◆ YOUR GOAL: Copy out each line exactly as it appears.

|---|

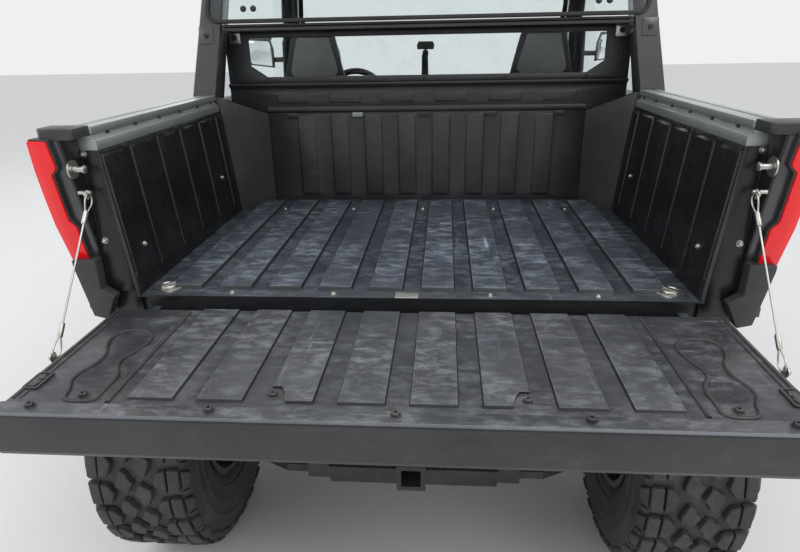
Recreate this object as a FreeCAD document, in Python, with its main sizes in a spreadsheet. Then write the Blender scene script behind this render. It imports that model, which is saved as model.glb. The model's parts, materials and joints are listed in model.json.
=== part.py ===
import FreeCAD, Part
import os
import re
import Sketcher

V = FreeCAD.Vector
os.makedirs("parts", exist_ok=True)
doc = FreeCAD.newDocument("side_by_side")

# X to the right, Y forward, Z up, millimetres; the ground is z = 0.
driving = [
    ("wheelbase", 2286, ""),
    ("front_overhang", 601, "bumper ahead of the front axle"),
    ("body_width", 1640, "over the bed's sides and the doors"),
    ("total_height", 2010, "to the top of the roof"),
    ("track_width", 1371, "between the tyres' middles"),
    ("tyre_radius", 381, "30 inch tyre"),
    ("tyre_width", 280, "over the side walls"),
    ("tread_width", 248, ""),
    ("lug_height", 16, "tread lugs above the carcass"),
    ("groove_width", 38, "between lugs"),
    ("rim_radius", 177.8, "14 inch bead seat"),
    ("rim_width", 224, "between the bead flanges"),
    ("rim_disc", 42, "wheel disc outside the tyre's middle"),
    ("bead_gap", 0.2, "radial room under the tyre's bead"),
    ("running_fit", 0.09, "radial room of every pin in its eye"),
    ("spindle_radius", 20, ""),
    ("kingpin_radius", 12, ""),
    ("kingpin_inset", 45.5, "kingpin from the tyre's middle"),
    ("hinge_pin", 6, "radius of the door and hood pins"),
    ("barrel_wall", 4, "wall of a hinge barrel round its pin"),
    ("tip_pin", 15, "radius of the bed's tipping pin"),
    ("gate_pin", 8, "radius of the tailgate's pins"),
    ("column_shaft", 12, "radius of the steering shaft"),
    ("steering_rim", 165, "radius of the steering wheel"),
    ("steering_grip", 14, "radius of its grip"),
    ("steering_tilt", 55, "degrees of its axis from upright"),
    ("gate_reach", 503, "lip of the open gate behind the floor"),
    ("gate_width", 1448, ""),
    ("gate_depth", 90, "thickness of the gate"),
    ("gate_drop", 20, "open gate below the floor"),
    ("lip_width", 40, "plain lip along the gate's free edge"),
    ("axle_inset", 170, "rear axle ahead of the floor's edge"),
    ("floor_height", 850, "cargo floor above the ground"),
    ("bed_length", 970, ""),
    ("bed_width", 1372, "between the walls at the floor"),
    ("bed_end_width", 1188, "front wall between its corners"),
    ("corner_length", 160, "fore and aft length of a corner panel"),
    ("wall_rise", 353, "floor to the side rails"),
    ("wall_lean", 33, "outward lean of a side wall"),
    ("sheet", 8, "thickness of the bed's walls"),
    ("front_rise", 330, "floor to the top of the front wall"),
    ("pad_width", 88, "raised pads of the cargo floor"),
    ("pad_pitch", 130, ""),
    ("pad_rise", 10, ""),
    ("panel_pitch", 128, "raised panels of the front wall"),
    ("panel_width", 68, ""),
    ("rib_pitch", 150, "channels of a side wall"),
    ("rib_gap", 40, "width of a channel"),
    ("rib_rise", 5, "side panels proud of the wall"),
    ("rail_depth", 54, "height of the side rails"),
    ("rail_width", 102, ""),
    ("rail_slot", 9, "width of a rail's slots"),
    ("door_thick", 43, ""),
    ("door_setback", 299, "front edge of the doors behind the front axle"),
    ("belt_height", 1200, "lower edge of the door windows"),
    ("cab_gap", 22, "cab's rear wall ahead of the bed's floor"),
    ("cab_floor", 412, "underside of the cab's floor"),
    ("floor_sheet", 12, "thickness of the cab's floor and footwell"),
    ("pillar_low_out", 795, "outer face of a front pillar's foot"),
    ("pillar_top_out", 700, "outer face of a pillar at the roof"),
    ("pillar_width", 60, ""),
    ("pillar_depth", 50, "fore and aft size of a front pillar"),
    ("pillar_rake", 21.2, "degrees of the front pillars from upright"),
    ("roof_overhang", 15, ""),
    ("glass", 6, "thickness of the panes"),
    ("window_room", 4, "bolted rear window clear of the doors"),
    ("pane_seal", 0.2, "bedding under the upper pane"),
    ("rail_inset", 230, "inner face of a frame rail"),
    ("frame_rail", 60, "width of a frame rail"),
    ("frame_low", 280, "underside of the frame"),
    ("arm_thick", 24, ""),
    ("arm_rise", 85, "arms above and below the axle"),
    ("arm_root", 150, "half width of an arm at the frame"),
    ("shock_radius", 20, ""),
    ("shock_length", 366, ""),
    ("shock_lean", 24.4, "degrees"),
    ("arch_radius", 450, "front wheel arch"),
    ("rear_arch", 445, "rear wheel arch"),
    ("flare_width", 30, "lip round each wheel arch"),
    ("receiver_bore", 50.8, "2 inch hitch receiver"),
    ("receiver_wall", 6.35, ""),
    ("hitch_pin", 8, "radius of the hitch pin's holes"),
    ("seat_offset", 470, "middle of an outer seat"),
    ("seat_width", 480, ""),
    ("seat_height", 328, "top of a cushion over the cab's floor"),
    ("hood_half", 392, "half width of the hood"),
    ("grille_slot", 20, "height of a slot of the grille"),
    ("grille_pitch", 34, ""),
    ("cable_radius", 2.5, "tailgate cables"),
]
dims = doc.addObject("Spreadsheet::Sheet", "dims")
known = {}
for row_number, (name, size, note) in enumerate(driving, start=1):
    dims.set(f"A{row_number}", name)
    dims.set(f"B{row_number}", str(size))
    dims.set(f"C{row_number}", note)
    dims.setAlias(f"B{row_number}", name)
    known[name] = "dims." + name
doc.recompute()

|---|

◆ EXERCISE RESPONSE:
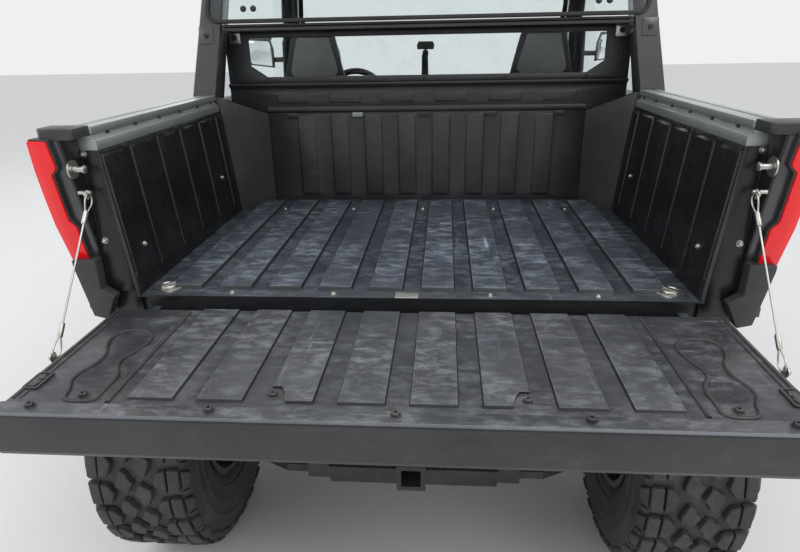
Recreate this object as a FreeCAD document, in Python, with its main sizes in a spreadsheet. Then write the Blender scene script behind this render. It imports that model, which is saved as model.glb. The model's parts, materials and joints are listed in model.json.
=== part.py ===
import FreeCAD, Part
import os
import re
import Sketcher

V = FreeCAD.Vector
os.makedirs("parts", exist_ok=True)
doc = FreeCAD.newDocument("side_by_side")

# X to the right, Y forward, Z up, millimetres; the ground is z = 0.
driving = [
    ("wheelbase", 2286, ""),
    ("front_overhang", 601, "bumper ahead of the front axle"),
    ("body_width", 1640, "over the bed's sides and the doors"),
    ("total_height", 2010, "to the top of the roof"),
    ("track_width", 1371, "between the tyres' middles"),
    ("tyre_radius", 381, "30 inch tyre"),
    ("tyre_width", 280, "over the side walls"),
    ("tread_width", 248, ""),
    ("lug_height", 16, "tread lugs above the carcass"),
    ("groove_width", 38, "between lugs"),
    ("rim_radius", 177.8, "14 inch bead seat"),
    ("rim_width", 224, "between the bead flanges"),
    ("rim_disc", 42, "wheel disc outside the tyre's middle"),
    ("bead_gap", 0.2, "radial room under the tyre's bead"),
    ("running_fit", 0.09, "radial room of every pin in its eye"),
    ("spindle_radius", 20, ""),
    ("kingpin_radius", 12, ""),
    ("kingpin_inset", 45.5, "kingpin from the tyre's middle"),
    ("hinge_pin", 6, "radius of the door and hood pins"),
    ("barrel_wall", 4, "wall of a hinge barrel round its pin"),
    ("tip_pin", 15, "radius of the bed's tipping pin"),
    ("gate_pin", 8, "radius of the tailgate's pins"),
    ("column_shaft", 12, "radius of the steering shaft"),
    ("steering_rim", 165, "radius of the steering wheel"),
    ("steering_grip", 14, "radius of its grip"),
    ("steering_tilt", 55, "degrees of its axis from upright"),
    ("gate_reach", 503, "lip of the open gate behind the floor"),
    ("gate_width", 1448, ""),
    ("gate_depth", 90, "thickness of the gate"),
    ("gate_drop", 20, "open gate below the floor"),
    ("lip_width", 40, "plain lip along the gate's free edge"),
    ("axle_inset", 170, "rear axle ahead of the floor's edge"),
    ("floor_height", 850, "cargo floor above the ground"),
    ("bed_length", 970, ""),
    ("bed_width", 1372, "between the walls at the floor"),
    ("bed_end_width", 1188, "front wall between its corners"),
    ("corner_length", 160, "fore and aft length of a corner panel"),
    ("wall_rise", 353, "floor to the side rails"),
    ("wall_lean", 33, "outward lean of a side wall"),
    ("sheet", 8, "thickness of the bed's walls"),
    ("front_rise", 330, "floor to the top of the front wall"),
    ("pad_width", 88, "raised pads of the cargo floor"),
    ("pad_pitch", 130, ""),
    ("pad_rise", 10, ""),
    ("panel_pitch", 128, "raised panels of the front wall"),
    ("panel_width", 68, ""),
    ("rib_pitch", 150, "channels of a side wall"),
    ("rib_gap", 40, "width of a channel"),
    ("rib_rise", 5, "side panels proud of the wall"),
    ("rail_depth", 54, "height of the side rails"),
    ("rail_width", 102, ""),
    ("rail_slot", 9, "width of a rail's slots"),
    ("door_thick", 43, ""),
    ("door_setback", 299, "front edge of the doors behind the front axle"),
    ("belt_height", 1200, "lower edge of the door windows"),
    ("cab_gap", 22, "cab's rear wall ahead of the bed's floor"),
    ("cab_floor", 412, "underside of the cab's floor"),
    ("floor_sheet", 12, "thickness of the cab's floor and footwell"),
    ("pillar_low_out", 795, "outer face of a front pillar's foot"),
    ("pillar_top_out", 700, "outer face of a pillar at the roof"),
    ("pillar_width", 60, ""),
    ("pillar_depth", 50, "fore and aft size of a front pillar"),
    ("pillar_rake", 21.2, "degrees of the front pillars from upright"),
    ("roof_overhang", 15, ""),
    ("glass", 6, "thickness of the panes"),
    ("window_room", 4, "bolted rear window clear of the doors"),
    ("pane_seal", 0.2, "bedding under the upper pane"),
    ("rail_inset", 230, "inner face of a frame rail"),
    ("frame_rail", 60, "width of a frame rail"),
    ("frame_low", 280, "underside of the frame"),
    ("arm_thick", 24, ""),
    ("arm_rise", 85, "arms above and below the axle"),
    ("arm_root", 150, "half width of an arm at the frame"),
    ("shock_radius", 20, ""),
    ("shock_length", 366, ""),
    ("shock_lean", 24.4, "degrees"),
    ("arch_radius", 450, "front wheel arch"),
    ("rear_arch", 445, "rear wheel arch"),
    ("flare_width", 30, "lip round each wheel arch"),
    ("receiver_bore", 50.8, "2 inch hitch receiver"),
    ("receiver_wall", 6.35, ""),
    ("hitch_pin", 8, "radius of the hitch pin's holes"),
    ("seat_offset", 470, "middle of an outer seat"),
    ("seat_width", 480, ""),
    ("seat_height", 328, "top of a cushion over the cab's floor"),
    ("hood_half", 392, "half width of the hood"),
    ("grille_slot", 20, "height of a slot of the grille"),
    ("grille_pitch", 34, ""),
    ("cable_radius", 2.5, "tailgate cables"),
]
dims = doc.addObject("Spreadsheet::Sheet", "dims")
known = {}
for row_number, (name, size, note) in enumerate(driving, start=1):
    dims.set(f"A{row_number}", name)
    dims.set(f"B{row_number}", str(size))
    dims.set(f"C{row_number}", note)
    dims.setAlias(f"B{row_number}", name)
    known[name] = "dims." + name
doc.recompute()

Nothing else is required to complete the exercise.